22 Jump Street is the follow up to the surprise hit, 21 Jump Street, a film based on the late 80s/early 90s TV show of the same name, most famous for launching the career of Johnny Depp. We watched 21 Jump Street on DVD, a while after it came out, not really expecting much and were seriously pleasantly surprised. It was fast, funny, cheeky and messy in a good way. I have a soft spot for Channing Tatum, as I think he was under-rated as a performer for quite a long time and it was great to see him do some out and out comedy. He and Jonah Hill (who co-wrote the story) were an effective double act and the result was an unlikely-duo-buddy-cop movie of the best sort.
When a sequel was announced I was a little dubious. Trying to repeat success just because you can is sometimes a bad idea. 21 Jump Street certainly left the door open for further films, but still, I was apprehensive. Then the trailer rolled around and I started to warm up to the idea. Then the buzz built. By the time we watched the movie this weekend, I was positively stoked.
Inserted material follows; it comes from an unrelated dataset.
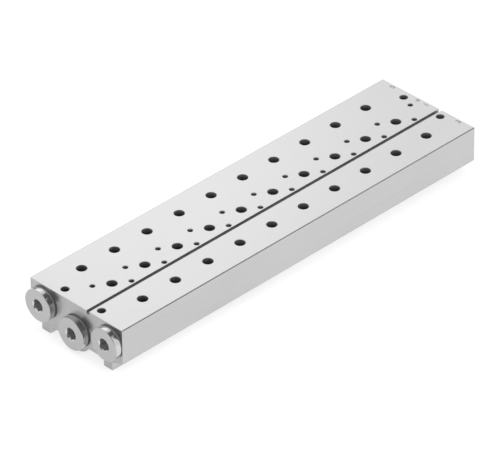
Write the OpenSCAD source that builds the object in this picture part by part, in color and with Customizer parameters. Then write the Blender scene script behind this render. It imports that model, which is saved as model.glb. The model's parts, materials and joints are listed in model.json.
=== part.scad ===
// Multiple connecting rail for ten plate-mounted valves: one extruded and drilled
// rail, and a screw plug with a sealing ring in each of its three ducts at one end.
// X runs along the rail towards the open end, Y across it and Z up. The origin is the
// middle of the four mounting holes, at the height of the surface the rail stands on.

/* [Valve stations] */
// Number of valve places on the rail
stations = 10; // [2:1:16]
// Distance from one valve place to the next
station_pitch = 22; // [21:0.5:30]
// Distance of the outer rows of port holes from their ducts' centre lines
row_inset = 3.4; // [0:0.1:4]
// Shift of the outer rows along the rail, one way at the front and the other at the back
row_skew = 1.5; // [0:0.1:4]
// Diameter of a port hole
port_hole_d = 5.5; // [3:0.1:7]
// Distance of a valve screw from its middle port hole, along the rail
screw_x = 8.1; // [6:0.1:9]
// Distance of a valve screw from the middle row, across the rail
screw_y = 5.2; // [3:0.1:6]
// Core diameter of the valve screw threads
screw_core_d = 2.6; // [1.6:0.1:3.2]
// Depth of a valve screw hole, measured on its straight wall
screw_depth = 8; // [4:0.5:8]

/* [Rail] */
// Length of rail beyond the first and the last valve place
end_margin = 24; // [20:0.5:40]
// Width of the rail
rail_w = 64.2; // [62:0.2:80]
// Height from the feet to the top face
rail_h = 27; // [25.5:0.5:34]
// Height of the upright side walls
side_wall_h = 19.7; // [17:0.1:21]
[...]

First things first – no, it’s not as good as the first film. This is almost always the case, so we can deal with that. What it is, is a lot of fun and we had a great time watching it. The jokes are fast and furious and the action is fairly continues. Watching this film is like having a flurry of jokes and shots of Channing Tatum jumping off stuff, thrown at your face. This is not necessarily a bad thing – the film has a mostly good pace, though I felt the lull before the big finish could have been significantly shorter. There were a lot of knowing nods to the fact that it was a sequel and many comments about merely repeating ‘exactly the same thing’ as they did on the last assignment. These references got a little old by the end, but it was nice to see how tongue in cheek their approach was. I also liked the recurring joke that everything was bigger and better this time (check out the improved offices) and the sly hint towards a third movie.
Tatum and Hill’s dynamic was as solid as ever, with the double entendres regarding their relationship played to the maximum. I found their struggles to work together while remaining individuals rather endearing and it is their core plot driver throughout. They are now both settled into their respective roles: Hill as the smugly superior feeling but with crushing self-doubt Schmidt and Tatum as the enthusiastically confident but less intellectually gifted and more reckless Jenko. Their banter and balance was excellent and their delivery made up for some of the more under-par lines.
Nothing earth-shattering here, but not pretending to be so, either. A funny, brisk blockbuster of a film, perfect for a Saturday night.